To win Connacht will need a huge performance from their front eight. The set pieces need to be spot on. Stephen Knoop is back and will probably start. If he is to be really respected as a tighthead he should be able to nullify Puccerillo. John Fogarty may get a chance to lead from the start once more. If he does his lineout throwing will need to be perfect; no excuses. At loosehead the nod could go to Ray Hogan.  He is more than capable of delivering against John Hayes in the scrums and attacking Munster’s scrum will be crucial to victory. 
David Gannon and Andrew Farley will face an incredible battle in the second row. The back row struggle will also be fascinating. Colm Rigney could come in at number six, a position that may suit him better.  Connacht will need a massive performance from Rigney and he will be aware that he has to deliver. 
Chris Keane will get the nod at scrum-half and his defence will keep Peter Stringer guessing. On Connacht ball, Keane must be quicker at the breakdown. There will be no time to set up the perfect move; the ball must be moved quickly to keep Munster on the back foot.
Out wide Connacht have options galore. If they stick with Keith Matthews and John Hearty, that duo must offer more in attack than they did against Cardiff, and keep up their defensive form. Darren Yapp needs to rediscover his form of last year to make up for the huge loss of Matt Mostyn, and Conor McPhillips must grasp this opportunity to find some form of his own.
Finally it goes without saying that no one outside of Connacht has ever heard of Daniel Riordan. The nation is too busy talking about the admittedly promising Luke Fitzgerald. If Munster are ignorant of Riordan’s talent then they will be punished and he needs to get involved as much as possible from full-back.
So there you have it. A lot needs to go right but if it does Connacht have a chance of causing a massive upset. To do so, the entire team will have to rediscover something we have seen far too little of in the recent past: passion. 

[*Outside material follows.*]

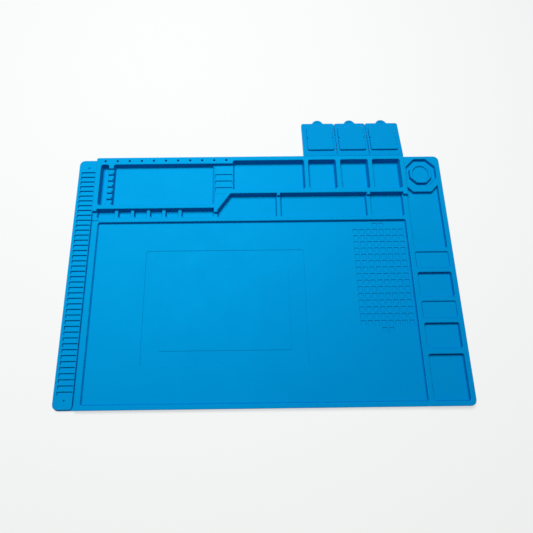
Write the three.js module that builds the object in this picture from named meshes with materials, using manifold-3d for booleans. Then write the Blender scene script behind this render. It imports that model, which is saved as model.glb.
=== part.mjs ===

They need to find within themselves that Connacht spirit that was the cornerstone of the Warren Gatland era. It’s been too long since Connacht stood up and delivered, as was the case in Donnybrook against Leinster in 2003, or in the comeback wins over Narbonne of recent years. 
Logic suggests Munster will still have too much but if Connacht can’t find a performance within themselves for this one then they may as well throw the towel in right now. So for that reason there will be no more than a score between them. It’s not on TV so travelling is a must.

WESTPORT’S TITLE BID ENDS PREMATURELY
WE HAVEN’T even reached December and already we are writing off Westport’s title hopes. But it’s a harsh reality that the Bulls players will have accepted at this stage. Barring a complete collapse from Monivea and a slip-up from Sligo, they will not be retaining their title.
Where it all went wrong this year is hard to pinpoint. The opening round defeat to Loughrea was a key defeat and they really didn’t need a trip to Monivea in round two. They were not ready for that match-up and never looked like beating the current league leaders. Since then the revival has been impressive. Six straight victories had the Bulls within four points of Monivea, who still have a few tricky ties to negotiate. If they had found a way past Sligo than they could have realistically remained in contention.
Injuries didn’t help them on Sunday. Peter Corcoran was out before kick-off and then David Keane and Stephen Keane had to be replaced before the break. That isn’t to say that Roger Martin, Michael O’Brien and Matty Burke didn’t step up – they did and can be proud of their efforts.
Overall though, leaving injuries aside, they just don’t seem to be as strong mentally this season. Brief sparks of attacking play on Sunday suggest that they still have the quality to make an impact in the cups. Trying to remain positive and focused in the meantime will be a major challenge.